Concrete, sewage, and rising waters
The River Roding, like most UK rivers, has been straightened and strangled. Where it once meandered, it now rushes through a narrow concrete corridor between Stansted and meeting the Thames in London. There are no spaces for reeds and no nooks for wildlife to hide in. Heavy rainfall increases flood risk – and in summer, sewage infrastructure issues can leave the river smelling bad.
According to the UK’s Environment Agency, flood events on the River Roding have increased in frequency over the past 20 years, with the most serious flood occurring in autumn 2000. The frequency and intensity of such events will only increase, making it even more important to reduce the impact of flooding on the local area and the economic damage, financial stress, disruptions to daily life, and negative mental health impacts that come with it.
The River Roding Project – currently constructed by the Environment Agency for around £28 million – is set to reduce flooding by building temporary floodplains that will reduce the risk of flooding to around 1,500 properties, businesses, and infrastructure in Woodford and Ilford. A temporary reservoir will store water and drain it back into the river once high flows subside.

The river as a sacred being with rights
These efforts help, but they are only a part of the story. To truly help the River Roding, it is key to listen to it. Jon makes an important point about re-establishing an emotional connection with this important waterway. The River Roding Trust, a charity created by the barrister and environmental activist Paul Powlesland, takes a hands-on approach through picking up rubbish, planting trees, monitoring water quality and hosting events by the river. The charity also holds those companies that still release pollutants and sewage into the river to account, and pressures developers to design riverside housing that respects the river and supports the local ecosystem.
This is more than volunteering or activism: “The Roding is sacred, it is a being and it does have rights”, Paul famously told the Guardian in this great piece. He sees himself as a nature guardian with the mission to clean up this abused river, wanting to place it in the hearts of those who live beside it in East London and Essex.
Guardians upholding rights for nature
“The impact of this kind of work is hard to quantify”, Jon admits. Yet years after launching the project, people still contact him saying how much the project shaped their thinking. Some policymakers have adopted the idea of the river’s voice in workshops. This is slow work – but then, changes in worldview always are.
Paul Powlesland’s River Roding Trust focuses on direct action by reopening riverside paths, clearing waste, and organising clean-up days and tree-planting festivals to reconnect people with the river. “We need to open up this precious urban green space and revive the river,” he told The Guardian. “People don’t have the headspace to think about nature’s needs” – but at the same time, the area is lacking in nature and green spaces. By treating the Roding with more respect, it could become exactly the respected, looked-after park it deserves to be.

But barriers remain. Illegal sewage discharges continue to pollute the Roding, and accountability is difficult to enforce. Paul turns to the rights of nature movement as a solution – a growing international approach, led in many places by Indigenous activists.
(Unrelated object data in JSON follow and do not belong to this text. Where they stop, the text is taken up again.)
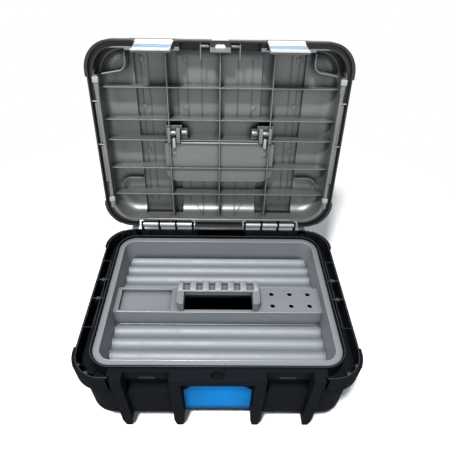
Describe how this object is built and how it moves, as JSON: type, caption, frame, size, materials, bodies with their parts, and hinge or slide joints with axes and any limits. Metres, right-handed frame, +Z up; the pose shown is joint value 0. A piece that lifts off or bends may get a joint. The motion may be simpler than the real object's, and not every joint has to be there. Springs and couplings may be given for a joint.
{
  "type": "hard tool case with lift-out tray",
  "caption": "Hard tool case with a hinged ribbed lid, swing latches, folding carry handle, padlock holes and a lift-out tray, shown open.",
  "frame": {"origin": "middle of the whole open case's footprint, on the plane its feet stand on", "axes": "+X to the case's right seen from the front, +Y to its back, +Z up"},
  "size_m": [0.486, 0.4828, 0.5406],
  "materials": {
    "tub": "moulded satin black",
    "lid": "metallic pewter grey",
    "tray": "metallic light grey",
    "handle": "moulded satin black",
    "knuckle": "satin grey",
    "latch": "brushed extrusion",
    "clip": "satin black",
    "steel": "bright steel",
    "label": "gloss printed sticker, plain"
  },
  "bodies": {
    "tub": {"base_tub": "tub", "front_label": "label", "hinge_pin_left": "steel", "hinge_pin_right": "steel"},
    "lid": {"lid_shell": "lid", "hinge_knuckle_left_1": "knuckle", "hinge_knuckle_left_2": "knuckle", "hinge_knuckle_left_3": "knuckle", "handle_pin_left": "steel", "latch_pin_left": "steel", "latch_clips_left": "clip", "hinge_knuckle_right_1": "knuckle", "hinge_knuckle_right_2": "knuckle", "hinge_knuckle_right_3": "knuckle", "handle_pin_right": "steel", "latch_pin_right": "steel", "latch_clips_right": "clip"},
    "carry_handle": {"carry_handle": "handle"},
    "latch_left": {"latch_plate_left": "latch"},
    "latch_right": {"latch_plate_right": "latch"},
    "tray": {"tool_tray": "tray", "tray_handle": "tray"}
  },
  "joints": [
    {"name": "lid_hinge", "type": "hinge", "parent": "tub", "child": "lid", "pos_m": [0, 0.12517, 0.1808], "axis": [1, 0, 0], "range_deg": [0, 102.35]},
    {"name": "handle_swing", "type": "hinge", "parent": "lid", "child": "carry_handle", "pos_m": [0, 0.19329, 0.37267], "axis": [1, 0, 0], "range_deg": [0, 95]},
    {"name": "latch_left_swing", "type": "hinge", "parent": "lid", "child": "latch_left", "pos_m": [-0.1164, 0.20184, 0.53469], "axis": [-1, 0, 0], "range_deg": [-4, 115]},
    {"name": "latch_right_swing", "type": "hinge", "parent": "lid", "child": "latch_right", "pos_m": [0.1164, 0.20184, 0.53469], "axis": [-1, 0, 0], "range_deg": [-4, 115]},
    {"name": "tray_lift", "type": "slide", "parent": "tub", "child": "tray", "axis": [0, 0, -1], "range_m": [-0.09, 0]}
  ]
}
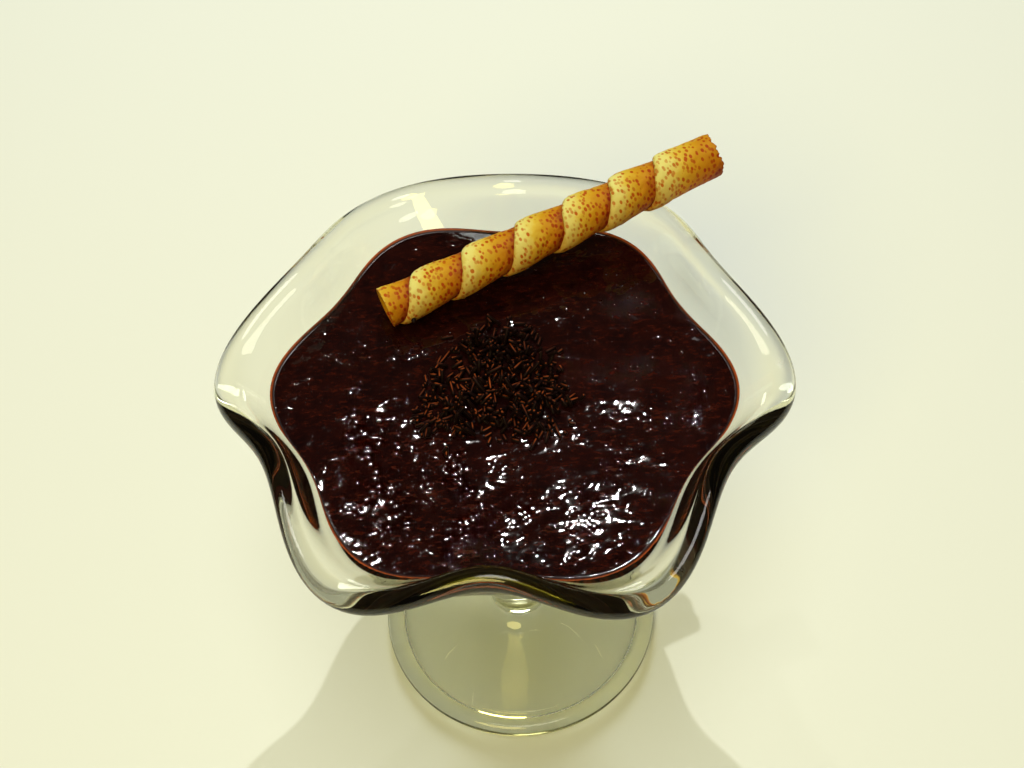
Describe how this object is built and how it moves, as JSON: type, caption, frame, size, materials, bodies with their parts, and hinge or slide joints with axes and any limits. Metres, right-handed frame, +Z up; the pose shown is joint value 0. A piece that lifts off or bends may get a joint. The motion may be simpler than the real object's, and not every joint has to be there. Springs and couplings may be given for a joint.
{
  "type": "chocolate mousse",
  "caption": "Chocolate mousse in a clear footed glass dish with a petalled rim, with a rolled wafer laid from the mousse over the rim and a heap of dark sprinkles.",
  "frame": {"origin": "the middle of the foot, on the surface that the dish stands on", "axes": "+Z up; seen from -Y, +X is to the right, where the wafer runs out over the rim"},
  "size_m": [0.1338, 0.1258, 0.138],
  "materials": {
    "clear_glass": "clear pressed glass with a faint yellow-green tint, polished",
    "chocolate_mousse": "very dark brown, wet and glossy, with fine bubbles",
    "baked_wafer": "baked, dry, pale yellow to golden brown with dark pores",
    "chocolate_sprinkles": "near-black brown, faintly waxy"
  },
  "bodies": {
    "root": {"glass_dish": "clear_glass", "mousse": "chocolate_mousse", "wafer_roll": "baked_wafer"}
  },
  "joints": []
}
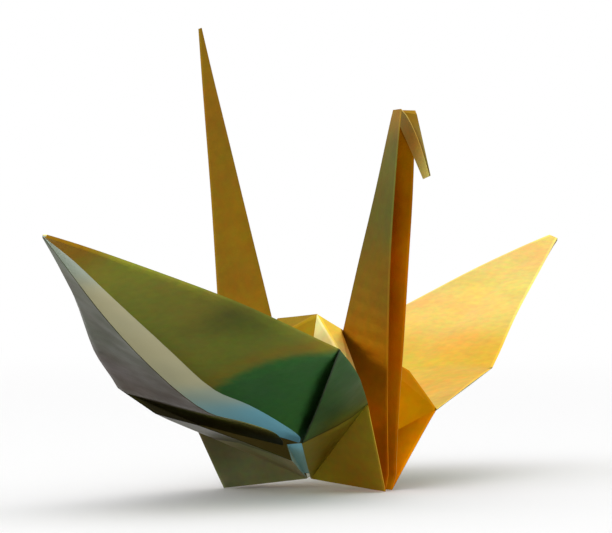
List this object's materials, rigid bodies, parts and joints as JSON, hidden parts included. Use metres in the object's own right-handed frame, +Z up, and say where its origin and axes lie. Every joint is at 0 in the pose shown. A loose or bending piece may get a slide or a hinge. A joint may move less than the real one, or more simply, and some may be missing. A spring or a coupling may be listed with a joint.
{
  "type": "origami crane",
  "caption": "Standing paper crane folded from one square foil sheet, with raised wings, a narrow upright tail and a slim neck ending in a bent-down head.",
  "frame": {"origin": "middle of the bird's box, on the surface that its keel stands on", "axes": "+X towards the neck and head, -X towards the tail, +Y and -Y along the two wings, +Z up"},
  "size_m": [0.0368, 0.163, 0.0637],
  "materials": {
    "foil_paper": "satin gold foil on one side, plain white on the other"
  },
  "bodies": {
    "root": {"folded_sheet": "foil_paper"}
  },
  "joints": []
}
Already, rivers in Peru, New Zealand, and Canada have been declared as legal persons. While the UK lacks such frameworks, he believes citizens can assert rights of nature through hands-on care, advocacy, and community building, becoming river guardians before the law catches up. Paul explains his concept of nature guardianship:
“We don’t need to wait for someone else to change the law. You can connect with your river, form a relationship with it, and then act to uphold its rights.”
Remembering how to care
Listening to rivers isn’t just about improving water quality or creating better parks, it is also a shift in ethics that challenges the human-centred lens that has long shaped our legal, urban, and ecological systems. When we imagine rivers as beings with voices, we begin to reframe our relationships with the more-than-human world, making space for justice not only between people, but across species and ecosystems.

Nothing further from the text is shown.